Développements originaux au Japon

Introduit sans doute au ve s. par des artisans chinois ou coréens, l’art du laque ne s’épanouit au Japon* qu’à partir de l’époque Heian, trois ou quatre siècles plus tard.

Aux viiie-ixe s., la technique du « laque sec » (en jap. kanshitsu), plus répandue qu’en Chine, est utilisée pour les statues. Celles-ci sont modelées, à partir d’un noyau d’argile ou de bois, dans des tissus de chanvre imprégnés de laque, puis dorées ou polychromées (le Prêtre Ganjin, viiie s., au Tōshōdai-ji, Nara).

Sous les Fujiwara, le décor des objets d’usage, le mobilier, l’intérieur de certains temples (Byōdō-in, 1053 ; Chūson-ji, v. 1120) font appel au laque incrusté de nacre (raden) ou au laque d’or (makie). Cette dernière technique, caractéristique des œuvres japonaises, offre des possibilités infinies. Les motifs, saupoudrés d’or et d’argent quand le fond est encore mou, sont recouverts d’une nouvelle couche de laque, polie jusqu’à ce que transparaisse le métal. La surface lisse et brillante du hira-makie s’accompagne souvent, à partir du xiiie s., de décors en relief (taka-makie), de fils ou de petites parcelles d’or.
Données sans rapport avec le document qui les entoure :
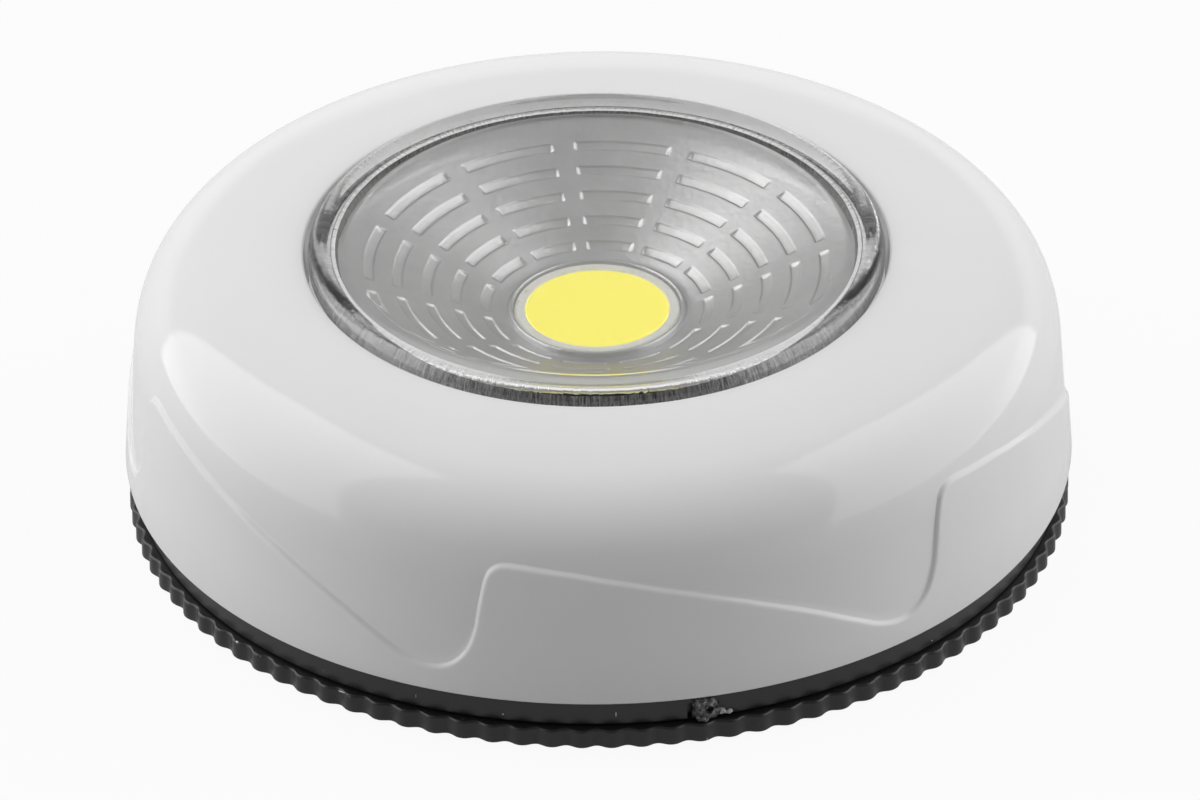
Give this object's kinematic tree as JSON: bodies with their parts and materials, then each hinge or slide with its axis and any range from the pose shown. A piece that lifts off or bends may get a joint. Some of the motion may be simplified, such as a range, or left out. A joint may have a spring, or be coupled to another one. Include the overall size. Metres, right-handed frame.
{
  "type": "puck light",
  "caption": "Round stick-on battery puck light: domed white shell with a saw-tooth relief, clear-lensed push head over a flat LED, black twist-off base with a knurled rim.",
  "frame": {"origin": "centre of the light on the adhesive pad's lower face, the face that meets the wall or cabinet", "axes": "+Z along the light's axis, away from the surface it is stuck on, out of the lens; -Y is the side that faces the camera in the picture, and +X is to its right"},
  "size_m": [0.0684, 0.0684, 0.0219],
  "materials": {
    "white_shell": "glossy injection-moulded ABS",
    "black_plastic": "semi-matt injection-moulded ABS",
    "foam": "double-sided adhesive foam",
    "clear_lens": "clear moulded acrylic",
    "silvered": "vacuum-metallised plastic",
    "led_board": "white solder mask on aluminium",
    "silicone": "cast silicone dam",
    "phosphor": "phosphor in clear silicone",
    "grey_plastic": "injection-moulded ABS",
    "contact_metal": "nickel-plated spring steel",
    "steel": "zinc-plated steel",
    "cell_jacket": "printed shrink jacket",
    "switch_black": "moulded PBT",
    "ceramic": "glazed resistor body",
    "wire_red": "PVC insulation",
    "wire_black": "PVC insulation"
  },
  "bodies": {
    "base": {"adhesive_pad": "foam", "battery_cover": "black_plastic"},
    "housing": {"housing_shell": "white_shell", "battery_chassis": "black_plastic", "cell_left": "cell_jacket", "cell_middle": "cell_jacket", "cell_right": "cell_jacket", "cell_spring_left": "steel", "cell_spring_middle": "steel", "cell_spring_right": "steel", "contact_plus": "contact_metal", "contact_minus": "contact_metal", "contact_bridge_back": "contact_metal", "contact_bridge_front": "contact_metal", "chassis_screw_1": "steel", "chassis_screw_2": "steel", "chassis_screw_3": "steel", "chassis_screw_4": "steel", "switch_case": "switch_black", "switch_tag_in": "contact_metal", "switch_tag_out": "contact_metal", "lead_battery": "wire_red", "lead_switch": "wire_red", "lead_return": "wire_black", "lead_tail_plus": "wire_red", "lead_tail_minus": "wire_black", "return_spring_1": "steel", "return_spring_2": "steel", "return_spring_3": "steel", "return_spring_4": "steel"},
    "light_head": {"lens": "clear_lens", "reflector": "silvered", "cob_board": "led_board", "cob_dam": "silicone", "cob_phosphor": "phosphor", "limit_resistor": "ceramic", "head_carrier": "grey_plastic", "reflector_screw_1": "steel", "reflector_screw_2": "steel", "reflector_screw_3": "steel"},
    "plunger": {"switch_plunger": "grey_plastic"}
  },
  "joints": [
    {"name": "housing_twist", "type": "hinge", "parent": "base", "child": "housing", "pos_m": [0, 0, 0], "axis": [0, 0, 1], "range_deg": [0, 18]},
    {"name": "head_press", "type": "slide", "parent": "housing", "child": "light_head", "axis": [0, 0, -1], "range_m": [0, 0.0012], "stiffness_N_per_m": 1500, "springref_m": -0.001, "deforming": ["return_spring_1", "return_spring_2", "return_spring_3", "return_spring_4", "lead_tail_plus", "lead_tail_minus"]},
    {"name": "plunger_travel", "type": "slide", "parent": "housing", "child": "plunger", "axis": [0, 0, -1], "range_m": [0, 0.0012], "stiffness_N_per_m": 100, "springref_m": -0.001}
  ],
  "couplings": [
    {"joint": "plunger_travel", "follows": "head_press", "ratio": 1}
  ]
}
Du xive au xvie s., tandis que l’emploi des laques d’or fait école sur le continent, une nouvelle vague d’influences chinoises porte l’intérêt sur les laques sculptés. Le type populaire, kamakura-bori, est caractérisé par des motifs sculptés sur le bois avant laquage. À l’époque Momoyama, des coffres luxueux s’ornent de compositions florales souples et raffinées, écho des peintures de l’école Kanō*. Deux artistes de génie, Kōetsu* et Kōrin*, dominent le xviie s. : ils renouvellent l’art du makie par des thèmes inédits et par l’emploi audacieux de matériaux comme le plomb et l’étain.